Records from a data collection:

--- --- ---

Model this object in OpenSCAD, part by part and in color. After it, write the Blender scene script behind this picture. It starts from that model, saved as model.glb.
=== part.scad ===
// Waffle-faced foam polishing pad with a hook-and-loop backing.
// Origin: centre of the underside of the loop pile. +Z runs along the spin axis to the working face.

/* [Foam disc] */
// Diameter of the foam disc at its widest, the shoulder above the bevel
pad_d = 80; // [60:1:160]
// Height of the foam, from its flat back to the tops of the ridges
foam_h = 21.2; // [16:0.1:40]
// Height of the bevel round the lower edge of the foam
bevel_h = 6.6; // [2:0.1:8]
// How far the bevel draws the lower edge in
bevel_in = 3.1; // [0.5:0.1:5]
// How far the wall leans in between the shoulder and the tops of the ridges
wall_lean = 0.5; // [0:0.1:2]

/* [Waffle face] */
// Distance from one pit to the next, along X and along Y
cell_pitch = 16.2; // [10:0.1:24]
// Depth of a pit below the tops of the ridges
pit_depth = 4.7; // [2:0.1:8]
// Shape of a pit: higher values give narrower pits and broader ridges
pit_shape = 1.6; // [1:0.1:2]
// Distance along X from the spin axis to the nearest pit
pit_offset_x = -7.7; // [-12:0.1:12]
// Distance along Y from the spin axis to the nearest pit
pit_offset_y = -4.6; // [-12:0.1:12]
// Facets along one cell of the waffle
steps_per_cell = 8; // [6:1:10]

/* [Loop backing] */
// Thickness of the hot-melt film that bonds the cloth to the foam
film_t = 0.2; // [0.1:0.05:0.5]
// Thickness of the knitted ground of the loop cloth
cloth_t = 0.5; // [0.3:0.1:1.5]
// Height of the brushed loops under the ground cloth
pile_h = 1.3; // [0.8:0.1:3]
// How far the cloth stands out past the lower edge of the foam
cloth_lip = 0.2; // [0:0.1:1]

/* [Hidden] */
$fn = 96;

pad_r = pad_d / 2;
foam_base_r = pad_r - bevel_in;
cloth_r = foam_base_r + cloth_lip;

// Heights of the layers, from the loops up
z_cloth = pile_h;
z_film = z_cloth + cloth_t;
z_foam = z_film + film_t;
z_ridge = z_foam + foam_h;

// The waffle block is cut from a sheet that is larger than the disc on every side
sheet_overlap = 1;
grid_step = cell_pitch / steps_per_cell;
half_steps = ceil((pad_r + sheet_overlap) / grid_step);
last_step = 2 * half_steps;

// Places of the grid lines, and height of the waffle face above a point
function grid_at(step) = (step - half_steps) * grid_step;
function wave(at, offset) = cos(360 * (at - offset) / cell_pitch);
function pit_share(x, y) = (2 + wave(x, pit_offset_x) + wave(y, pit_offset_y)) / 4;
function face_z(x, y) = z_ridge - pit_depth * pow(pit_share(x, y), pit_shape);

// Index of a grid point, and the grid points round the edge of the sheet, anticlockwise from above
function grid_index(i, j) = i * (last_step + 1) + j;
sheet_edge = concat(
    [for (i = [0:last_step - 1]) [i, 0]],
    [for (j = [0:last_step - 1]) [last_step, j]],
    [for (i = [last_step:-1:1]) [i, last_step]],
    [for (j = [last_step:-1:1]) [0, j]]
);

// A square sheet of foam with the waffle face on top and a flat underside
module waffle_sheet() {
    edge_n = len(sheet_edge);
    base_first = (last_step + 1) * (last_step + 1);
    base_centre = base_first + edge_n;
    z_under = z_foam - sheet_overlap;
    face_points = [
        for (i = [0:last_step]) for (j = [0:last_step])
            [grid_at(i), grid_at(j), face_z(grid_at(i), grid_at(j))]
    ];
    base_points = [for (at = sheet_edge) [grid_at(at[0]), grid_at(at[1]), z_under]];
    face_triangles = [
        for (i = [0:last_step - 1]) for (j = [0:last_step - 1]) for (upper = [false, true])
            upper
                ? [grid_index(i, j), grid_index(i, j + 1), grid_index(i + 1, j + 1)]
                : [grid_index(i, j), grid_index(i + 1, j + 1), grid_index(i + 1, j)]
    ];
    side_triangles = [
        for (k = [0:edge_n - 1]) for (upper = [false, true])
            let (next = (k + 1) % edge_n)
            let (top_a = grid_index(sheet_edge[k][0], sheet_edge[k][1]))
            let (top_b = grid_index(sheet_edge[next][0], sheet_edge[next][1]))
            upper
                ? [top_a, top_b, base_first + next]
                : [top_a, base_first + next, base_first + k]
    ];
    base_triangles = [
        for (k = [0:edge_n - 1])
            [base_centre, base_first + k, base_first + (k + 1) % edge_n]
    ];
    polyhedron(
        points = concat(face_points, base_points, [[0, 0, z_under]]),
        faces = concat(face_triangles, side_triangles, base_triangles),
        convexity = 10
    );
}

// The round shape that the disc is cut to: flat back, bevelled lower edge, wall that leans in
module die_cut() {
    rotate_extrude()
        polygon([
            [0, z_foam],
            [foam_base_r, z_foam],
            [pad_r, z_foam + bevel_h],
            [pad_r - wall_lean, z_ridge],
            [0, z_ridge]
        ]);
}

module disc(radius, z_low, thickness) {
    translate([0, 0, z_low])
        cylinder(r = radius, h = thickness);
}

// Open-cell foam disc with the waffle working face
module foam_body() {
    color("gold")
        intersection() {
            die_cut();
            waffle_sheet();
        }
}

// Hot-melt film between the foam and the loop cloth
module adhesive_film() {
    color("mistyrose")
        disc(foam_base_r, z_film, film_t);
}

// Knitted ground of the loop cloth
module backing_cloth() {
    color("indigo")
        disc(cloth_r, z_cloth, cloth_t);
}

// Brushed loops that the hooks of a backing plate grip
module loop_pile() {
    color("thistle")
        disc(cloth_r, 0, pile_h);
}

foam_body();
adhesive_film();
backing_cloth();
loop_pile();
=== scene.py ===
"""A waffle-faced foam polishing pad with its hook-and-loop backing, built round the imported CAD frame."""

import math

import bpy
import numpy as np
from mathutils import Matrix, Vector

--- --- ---

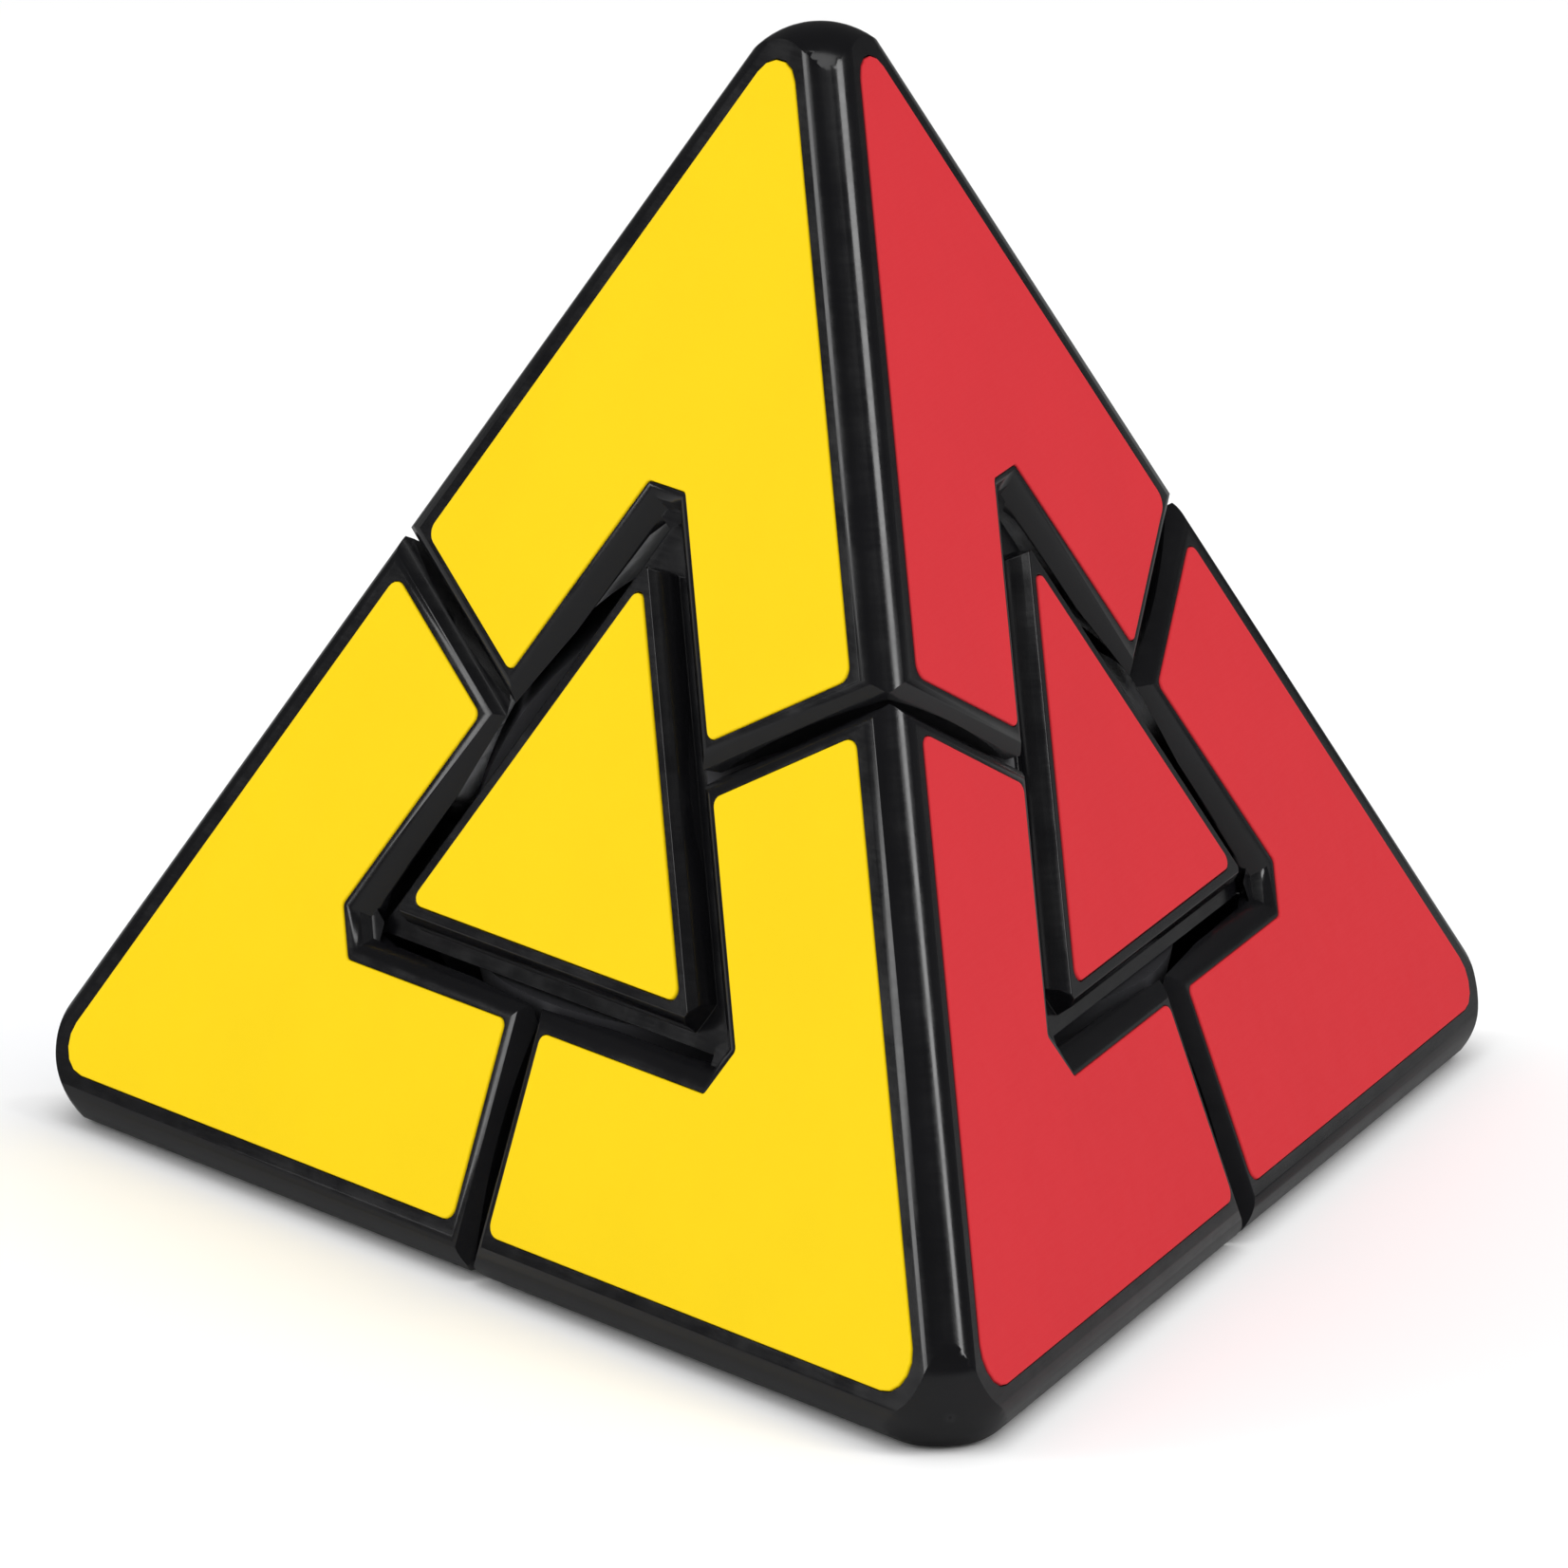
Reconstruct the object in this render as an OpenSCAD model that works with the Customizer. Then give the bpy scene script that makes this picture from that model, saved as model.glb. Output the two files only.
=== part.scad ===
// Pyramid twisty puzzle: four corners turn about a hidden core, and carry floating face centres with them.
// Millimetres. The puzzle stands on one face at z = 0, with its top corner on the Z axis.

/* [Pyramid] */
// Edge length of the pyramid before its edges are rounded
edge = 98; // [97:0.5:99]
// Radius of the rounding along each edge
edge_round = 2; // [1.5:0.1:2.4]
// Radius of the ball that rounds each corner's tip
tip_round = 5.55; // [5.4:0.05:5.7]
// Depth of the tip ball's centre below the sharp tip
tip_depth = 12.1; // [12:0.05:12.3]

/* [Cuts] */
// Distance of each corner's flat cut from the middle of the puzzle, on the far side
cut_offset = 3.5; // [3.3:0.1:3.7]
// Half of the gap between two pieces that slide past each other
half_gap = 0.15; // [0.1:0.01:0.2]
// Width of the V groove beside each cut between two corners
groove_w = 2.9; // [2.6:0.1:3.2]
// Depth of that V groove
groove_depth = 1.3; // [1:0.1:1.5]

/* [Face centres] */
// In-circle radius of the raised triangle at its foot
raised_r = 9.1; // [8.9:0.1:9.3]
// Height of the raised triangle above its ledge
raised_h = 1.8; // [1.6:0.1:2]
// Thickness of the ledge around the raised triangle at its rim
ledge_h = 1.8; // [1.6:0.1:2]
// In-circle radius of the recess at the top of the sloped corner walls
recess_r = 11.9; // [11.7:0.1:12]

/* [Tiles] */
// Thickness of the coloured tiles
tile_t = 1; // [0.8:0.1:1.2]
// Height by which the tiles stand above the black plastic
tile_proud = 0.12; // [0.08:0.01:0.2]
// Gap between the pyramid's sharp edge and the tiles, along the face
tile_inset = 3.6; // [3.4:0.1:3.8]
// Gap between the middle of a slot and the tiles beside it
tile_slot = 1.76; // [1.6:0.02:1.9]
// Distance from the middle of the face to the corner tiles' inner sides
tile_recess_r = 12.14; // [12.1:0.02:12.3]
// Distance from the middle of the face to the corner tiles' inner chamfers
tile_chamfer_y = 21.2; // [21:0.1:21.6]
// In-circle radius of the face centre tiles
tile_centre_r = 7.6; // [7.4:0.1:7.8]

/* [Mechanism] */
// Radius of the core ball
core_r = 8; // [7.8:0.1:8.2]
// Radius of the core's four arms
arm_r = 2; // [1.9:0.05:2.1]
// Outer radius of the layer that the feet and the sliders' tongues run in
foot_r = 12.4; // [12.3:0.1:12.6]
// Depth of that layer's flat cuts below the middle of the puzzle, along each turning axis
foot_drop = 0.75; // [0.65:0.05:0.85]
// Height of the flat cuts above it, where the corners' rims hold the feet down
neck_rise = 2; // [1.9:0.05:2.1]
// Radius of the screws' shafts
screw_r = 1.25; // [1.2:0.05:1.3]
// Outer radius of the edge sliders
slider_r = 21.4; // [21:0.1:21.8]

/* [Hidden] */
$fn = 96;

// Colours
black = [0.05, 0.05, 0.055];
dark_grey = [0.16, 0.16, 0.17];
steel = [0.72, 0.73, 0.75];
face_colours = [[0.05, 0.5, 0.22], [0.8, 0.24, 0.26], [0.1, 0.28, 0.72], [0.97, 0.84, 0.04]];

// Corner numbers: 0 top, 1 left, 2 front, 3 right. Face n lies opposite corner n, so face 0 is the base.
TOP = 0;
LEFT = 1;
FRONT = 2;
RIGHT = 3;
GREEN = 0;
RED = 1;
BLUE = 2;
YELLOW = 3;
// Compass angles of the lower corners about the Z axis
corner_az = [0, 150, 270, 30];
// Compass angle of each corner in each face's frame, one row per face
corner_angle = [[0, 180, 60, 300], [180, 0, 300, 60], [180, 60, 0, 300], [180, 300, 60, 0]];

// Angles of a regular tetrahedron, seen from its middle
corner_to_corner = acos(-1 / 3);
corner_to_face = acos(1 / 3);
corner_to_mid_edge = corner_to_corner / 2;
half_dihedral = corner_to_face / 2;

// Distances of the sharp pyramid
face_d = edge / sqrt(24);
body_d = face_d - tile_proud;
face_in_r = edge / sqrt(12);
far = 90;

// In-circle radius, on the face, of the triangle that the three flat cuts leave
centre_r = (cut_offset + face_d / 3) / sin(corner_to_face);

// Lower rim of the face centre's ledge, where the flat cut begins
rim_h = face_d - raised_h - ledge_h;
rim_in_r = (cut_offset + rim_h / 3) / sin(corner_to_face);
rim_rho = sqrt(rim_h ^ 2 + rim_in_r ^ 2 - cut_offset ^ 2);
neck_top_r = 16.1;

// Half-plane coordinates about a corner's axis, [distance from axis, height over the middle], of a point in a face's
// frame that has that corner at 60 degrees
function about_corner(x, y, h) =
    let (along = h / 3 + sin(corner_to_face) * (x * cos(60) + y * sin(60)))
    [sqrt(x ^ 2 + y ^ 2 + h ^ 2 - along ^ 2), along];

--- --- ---

* **TASK BRIEF**
Using the entries shown above, reproduce verbatim the lines from the line bearing "waffle working face" to the line bearing "import math", inclusive.

* **WRITTEN SOLUTION**
// Open-cell foam disc with the waffle working face
module foam_body() {
    color("gold")
        intersection() {
            die_cut();
            waffle_sheet();
        }
}

// Hot-melt film between the foam and the loop cloth
module adhesive_film() {
    color("mistyrose")
        disc(foam_base_r, z_film, film_t);
}

// Knitted ground of the loop cloth
module backing_cloth() {
    color("indigo")
        disc(cloth_r, z_cloth, cloth_t);
}

// Brushed loops that the hooks of a backing plate grip
module loop_pile() {
    color("thistle")
        disc(cloth_r, 0, pile_h);
}

foam_body();
adhesive_film();
backing_cloth();
loop_pile();
=== scene.py ===
"""A waffle-faced foam polishing pad with its hook-and-loop backing, built round the imported CAD frame."""

import math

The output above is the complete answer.